First, we should pray for him and his administration. I’ll admit that I have a hard time praying for politicians in general because I assume 95% of them are idiotic scumbags (that’s my own prejudgment that I need to work on), but Scripture commands it (1 Tim. 2:2). If there is something Trump desperately needs, its prayer for wisdom.
Second, pray for those who disagree with you politically, even those who hate us for simply being Christian. Don’t just pray for them to change their political views as if you’re 100% guaranteed to be right on all matters, but pray for their salvation (if they’re not saved), their wisdom, and some level of civility.
Third, we need to be fair to Trump, which means that we credit him if he does something good but we criticize him when he doesn’t. Some Christians who are much too concerned about what the world thinks of them may avoid doing the former, while other Christians who don’t want to make it look like all those Trump evangelical voters made a mistake may refuse to do the latter. Neither shows maturity or intellectual honesty.
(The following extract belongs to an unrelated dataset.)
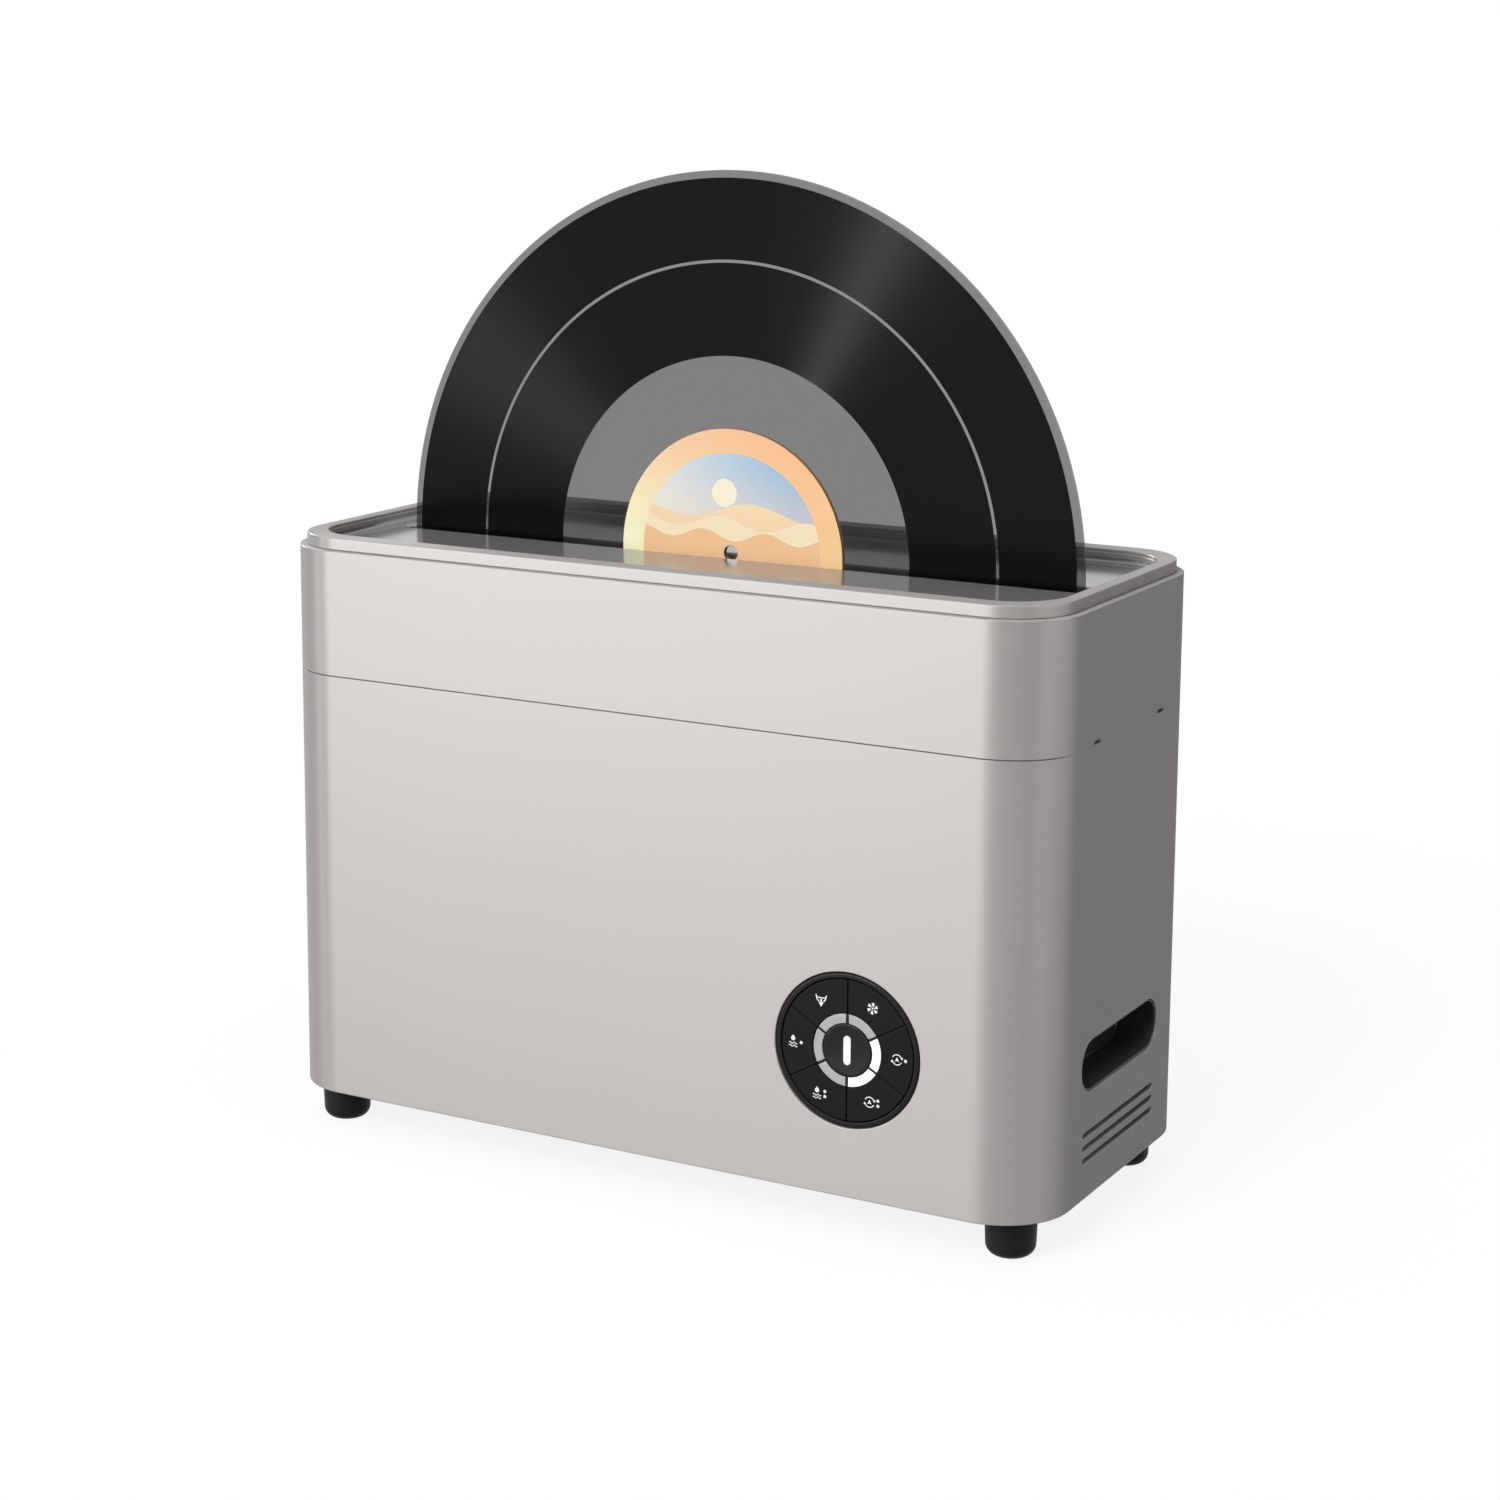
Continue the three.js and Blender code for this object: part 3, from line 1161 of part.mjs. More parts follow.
function fillHose() {
  const from = FLOOR_Z + PUMP_HEIGHT + PUMP_NECK + CLEARANCE;
  const to = BASIN_OUTER_Y + CLEARANCE;
  const bend = (PUMP_Y - to) / 2;
  const path = new THREE.CurvePath();
  const low = new THREE.Vector3(PUMP_X, PUMP_Y, from);
  const turn = new THREE.Vector3(PUMP_X, PUMP_Y, HOSE_END_Z - bend);
  const corner = new THREE.Vector3(PUMP_X, PUMP_Y, HOSE_END_Z);
  const level = new THREE.Vector3(PUMP_X, PUMP_Y - bend, HOSE_END_Z);
  path.add(new THREE.LineCurve3(low, turn));
  path.add(new THREE.QuadraticBezierCurve3(turn, corner, level));
  path.add(new THREE.LineCurve3(level, new THREE.Vector3(PUMP_X, to, HOSE_END_Z)));
  const section = circle(HOSE_RADIUS);
  const steps = 2 * CIRCLE_SEGMENTS;
  return new THREE.ExtrudeGeometry(section, { steps, extrudePath: path, curveSegments: ROUND_STEPS });
}
piece("fill_hose", fillHose(), clearPlastic);

// Power inlet in the rear wall
function dcJack() {
  const wallIn = HALF_DEPTH - WALL - CLEARANCE;
  const end = wallIn - JACK_LENGTH;
  const half = JACK_RADIUS + BUSH_FLANGE / 2;
  const collar = rodY(JACK_RADIUS, end, HALF_DEPTH, 2 * CIRCLE_SEGMENTS);
  const bore = rodY(JACK_BORE, end + BUSH_FLANGE, HALF_DEPTH + OVERRUN, 2 * CIRCLE_SEGMENTS);
  const pin = rodY(JACK_PIN, end + BUSH_FLANGE / 2, HALF_DEPTH - WALL, CIRCLE_SEGMENTS);
  return join(cut(join(collar, block(-half, half, end, wallIn, -half, half)), bore), pin);
}
piece("dc_jack", dcJack(), blackPlastic).position.set(JACK_X, 0, BOTTOM_Z + JACK_HEIGHT);

// Control dial, drawn flat: x to the right, y up, z out of the front of the machine
const dial = new THREE.Group();
dial.position.set(DIAL_X, -HALF_DEPTH, DIAL_Z);
dial.rotation.x = Math.PI / 2;
machine.add(dial);

const BEZEL_INNER = DIAL_RADIUS - BEZEL_WALL;
const KEY_OUTER = BEZEL_INNER - KEY_GAP;
const KEY_BACK = -KEY_SINK - KEY_THICKNESS;
const DOME_TOP = DOME_HEIGHT - MAT_DEPTH;
const STEM_END = DOME_TOP + KEY_TRAVEL + CLEARANCE / 3;
const MAT_BACK = -MAT_DEPTH - MAT_THICKNESS;
const CONTROL_BOARD_FRONT = MAT_BACK - CLEARANCE;
const CONTROL_BOARD_BACK = CONTROL_BOARD_FRONT - BOARD_THICKNESS;
const CUP_FRONT = -WALL - CLEARANCE;
const CUP_INNER = DIAL_RADIUS + CLEARANCE;
const CUP_OUTER = CUP_INNER + CONTROL_CUP_WALL;
const CUP_FLOOR_Z = CONTROL_BOARD_BACK - CLEARANCE;
const SECTOR = Math.PI / 3;
const KEY_CENTRE_SHARE = 0.5;

const bezel = tubeZ(BEZEL_INNER, DIAL_RADIUS, MAT_BACK, 0, 4 * CIRCLE_SEGMENTS);
piece("control_bezel", bezel, blackPlastic, dial);

function controlCup() {
  const low = CUP_FLOOR_Z - CONTROL_FLOOR;
  return turnedZ([
    [0, low],
    [CUP_OUTER, low],
    [CUP_OUTER, CUP_FRONT - CONTROL_FLOOR],
    [CUP_OUTER + CONTROL_FLANGE, CUP_FRONT - CONTROL_FLOOR],
    [CUP_OUTER + CONTROL_FLANGE, CUP_FRONT],
    [CUP_INNER, CUP_FRONT],
    [CUP_INNER, CUP_FLOOR_Z],
    [0, CUP_FLOOR_Z],
  ], 4 * CIRCLE_SEGMENTS);
}
piece("control_cup", controlCup(), blackPlastic, dial);
piece("control_board", rodZ(DIAL_RADIUS, CONTROL_BOARD_BACK, CONTROL_BOARD_FRONT), greenBoard, dial);

function keyStemPlace(index) {
  const radius = KEY_INNER + (KEY_OUTER - KEY_INNER) * KEY_CENTRE_SHARE;
  const angle = (index + KEY_CENTRE_SHARE) * SECTOR + SECTOR / 2;
  return [radius * Math.cos(angle), radius * Math.sin(angle)];
}

const keyNames = ["key_dry", "key_drain", "key_clean_1", "key_clean_2", "key_auto_2", "key_auto_1"];

function sectorKey(index) {
  const from = index * SECTOR + SECTOR / 2;
  const to = from + SECTOR;
  const outerTrim = Math.asin(KEY_GAP / 2 / KEY_OUTER);
  const innerTrim = Math.asin(KEY_GAP / 2 / KEY_INNER);
  const shape = new THREE.Shape();
  shape.absarc(0, 0, KEY_OUTER, from + outerTrim, to - outerTrim);
  shape.absarc(0, 0, KEY_INNER, to - innerTrim, from + innerTrim, true);
  const [x, y] = keyStemPlace(index);
  const stem = rodZ(KEY_STEM, STEM_END, -KEY_SINK - KEY_THICKNESS / 2, CIRCLE_SEGMENTS).translate(x, y, 0);
  return join(prismZ(shape, KEY_BACK, -KEY_SINK, ROUND_STEPS), stem);
}
keyNames.forEach((name, index) => piece(name, sectorKey(index), blackPlastic, dial));

function powerKey() {
  const radius = LIGHT_INNER - KEY_GAP / 2;
  return turnedZ([
    [0, STEM_END],
    [KEY_STEM, STEM_END],
    [KEY_STEM, KEY_BACK],
    [radius, KEY_BACK],
    [radius, -KEY_SINK],
    [0, -KEY_SINK],
  ]);
}
piece("power_key", powerKey(), blackPlastic, dial);

function keyMat() {
  const domes = [[0, 0], ...keyNames.map((name, index) => keyStemPlace(index))].map(([x, y]) =>
    turnedZ([
      [0, -MAT_DEPTH - MAT_THICKNESS / 2],
      [DOME_RADIUS, -MAT_DEPTH - MAT_THICKNESS / 2],
      [DOME_RADIUS, -MAT_DEPTH],
      [KEY_STEM, DOME_TOP],
      [0, DOME_TOP],
    ], CIRCLE_SEGMENTS).translate(x, y, 0),
  );
  return join(rodZ(BEZEL_INNER - CLEARANCE, MAT_BACK, -MAT_DEPTH), ...domes);
}
piece("key_mat", keyMat(), rubber, dial);

function lightRing() {
  const ring = tubeZ(LIGHT_INNER, LIGHT_OUTER, CLEARANCE - MAT_DEPTH, -KEY_SINK, 4 * CIRCLE_SEGMENTS);
  const slits = keyNames.map((name, index) =>
    block(
      0,
      LIGHT_OUTER + OVERRUN,
      -LIGHT_SLIT / 2,
      LIGHT_SLIT / 2,
      -KEY_SINK - LIGHT_SLIT_DEPTH,
      OVERRUN,
    ).rotateZ(index * SECTOR + SECTOR / 2),
  );
  return cut(ring, ...slits);
}
piece("light_ring", lightRing(), lightPlastic, dial);

// Record, standing on edge between the rollers' flanges, with a paper label on each side
const recordAxis = new THREE.Group();
recordAxis.position.set(0, 0, RECORD_Z);
machine.add(recordAxis);

function recordDisc() {
  const half = RECORD_THICKNESS / 2;
  const edge = RECORD_EDGE / 2;
  return turnedY([
    [RECORD_HOLE, -half],
    [RECORD_RADIUS - RECORD_EDGE_RUN, -half],
    [RECORD_RADIUS, -edge],
    [RECORD_RADIUS, edge],
    [RECORD_RADIUS - RECORD_EDGE_RUN, half],
    [RECORD_HOLE, half],
    [RECORD_HOLE, -half],
  ], RECORD_SEGMENTS);
}
piece("record_disc", recordDisc(), vinyl, recordAxis);

function recordLabel(side) {
  const near = RECORD_THICKNESS / 2;
  const hole = RECORD_HOLE + CLEARANCE;
  return tubeY(hole, LABEL_RADIUS, ...span(side, near, near + LABEL_THICKNESS), RECORD_SEGMENTS / 2);
}
piece("record_label_front", recordLabel(-1), paper, recordAxis);
piece("record_label_rear", recordLabel(1), paper, recordAxis);

export default machine;
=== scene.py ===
# Looks of the record cleaning machine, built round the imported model. Sizes are in millimetres in
# the model's own frame: x to the right, y to the back, z up, the ground at z = 0.
import json
import math

import bpy
import bmesh
from mathutils import Matrix, Vector


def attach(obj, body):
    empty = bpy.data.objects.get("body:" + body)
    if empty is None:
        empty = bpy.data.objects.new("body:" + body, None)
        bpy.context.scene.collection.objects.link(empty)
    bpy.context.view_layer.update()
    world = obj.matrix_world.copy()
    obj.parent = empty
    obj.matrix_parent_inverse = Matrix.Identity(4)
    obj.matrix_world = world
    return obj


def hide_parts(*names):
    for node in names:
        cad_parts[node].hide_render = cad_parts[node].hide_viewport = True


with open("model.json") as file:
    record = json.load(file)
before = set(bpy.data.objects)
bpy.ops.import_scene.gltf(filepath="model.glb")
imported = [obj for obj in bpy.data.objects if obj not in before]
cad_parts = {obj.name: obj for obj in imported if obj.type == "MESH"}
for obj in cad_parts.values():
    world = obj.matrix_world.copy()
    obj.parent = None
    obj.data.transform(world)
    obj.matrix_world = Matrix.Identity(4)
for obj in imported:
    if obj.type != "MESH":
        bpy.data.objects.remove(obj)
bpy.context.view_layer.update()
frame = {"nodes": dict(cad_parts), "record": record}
bpy.context.scene.view_settings.view_transform = "Standard"
nodes = frame["nodes"]
MM = 0.001

# Camera at the photograph's place: angles in radians, sizes of the picture in pixels
CAMERA_AT = (598.614, -1085.213, 450.476)
CAMERA_YAW = 0.514311
CAMERA_PITCH = 0.177638
CAMERA_ROLL = 0.004382
SENSOR = 36.0
FOCAL_PIXELS = 3166.234
PHOTO_SIDE = 1500
PRINCIPAL_X = 700
PRINCIPAL_Y = 590
CLIP_START, CLIP_END = 0.01, 50

camera_data = bpy.data.cameras.new("camera")
camera_data.sensor_fit = "HORIZONTAL"
camera_data.sensor_width = SENSOR
camera_data.lens = SENSOR * FOCAL_PIXELS / PHOTO_SIDE
camera_data.shift_x = 0.5 - PRINCIPAL_X / PHOTO_SIDE
camera_data.shift_y = PRINCIPAL_Y / PHOTO_SIDE - 0.5
camera_data.clip_start = CLIP_START
camera_data.clip_end = CLIP_END
camera = bpy.data.objects.new("camera", camera_data)
bpy.context.scene.collection.objects.link(camera)
bpy.context.scene.camera = camera
forward = Vector(
    (
        -math.sin(CAMERA_YAW) * math.cos(CAMERA_PITCH),
        math.cos(CAMERA_YAW) * math.cos(CAMERA_PITCH),
        -math.sin(CAMERA_PITCH),
    )
)
level = Vector((math.cos(CAMERA_YAW), math.sin(CAMERA_YAW), 0))
upward = level.cross(forward)
right = level * math.cos(CAMERA_ROLL) + upward * math.sin(CAMERA_ROLL)
upward = right.cross(forward)
turn = Matrix((right, upward, -forward)).transposed().to_4x4()
camera.matrix_world = Matrix.Translation(Vector(CAMERA_AT) * MM) @ turn

# Sizes and places of the model's pieces
X, Y, Z = 0, 1, 2
DIGITS = 2


def span(name, axis):
    """Where one of the model's pieces begins and ends along an axis, to a hundredth of a mm."""
    places = [(nodes[name].matrix_world @ vertex.co)[axis] for vertex in nodes[name].data.vertices]
    return round(min(places) / MM, DIGITS), round(max(places) / MM, DIGITS)


def length(name, axis):
    """How long a piece is along an axis."""
    low, high = span(name, axis)
    return round(high - low, DIGITS)


def middle(name, axis):
    """Where a piece has its middle along an axis."""
    return round(sum(span(name, axis)) / 2, DIGITS)


# Body: outline, walls and heights
LEFT, RIGHT = span("lower_casing", X)
FRONT, BACK = span("lower_casing", Y)
BOTTOM, TONGUE_TOP = span("lower_casing", Z)
SEAM_HIGH, CASING_TOP = span("upper_casing", Z)
SKIRT_LOW, TOP = span("top_tray", Z)
DECK = span("inner_deck", Z)[0]
FLOOR, SEAM_LOW = 19.5, 191.2
WIDTH, DEPTH, CORNER = RIGHT - LEFT, BACK - FRONT, 28
WALL, TONGUE, LEDGE, LEDGE_RAMP = 2.5, 1.4, 6.5, 6.0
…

Fourth, we need to model wise, humble discourse. There’s so much garbage flying around social media that it is frankly stunning. We need to listen and be willing to learn from opposing viewpoints, though that does not mean we cannot be sharp and blunt in our critiques. Right now, battle lines are being drawn such that anyone who disagrees with you is considered some sort of Nazi, communist, KKK supporter, anarchist, or <insert enemy name here> who doesn’t deserve civility but should be viciously destroyed (even violently). When Marco Rubio called for civility in Congress, many people responded by basically saying, “No one should care what that evil idiot says who doesn’t believe in obvious truth X,” hilariously and sadly proving his point that political discourse has gone off the rails.
Fifth, don’t put your hope in politics. If you do and you run around with your hair on fire, that’s not exactly showing a mature faith. Put your hope in Christ, who is our foundation even if the world is going nuts around us. All those sinful institutions will fail and pass away, but Christ will not.
This is a very divided time, and while American politics has always been divided, I can’t remember a more tense time than now in my relatively short life. I hope the country will find some semblance of civil debate and interaction, and I hope Christians can model how that can look.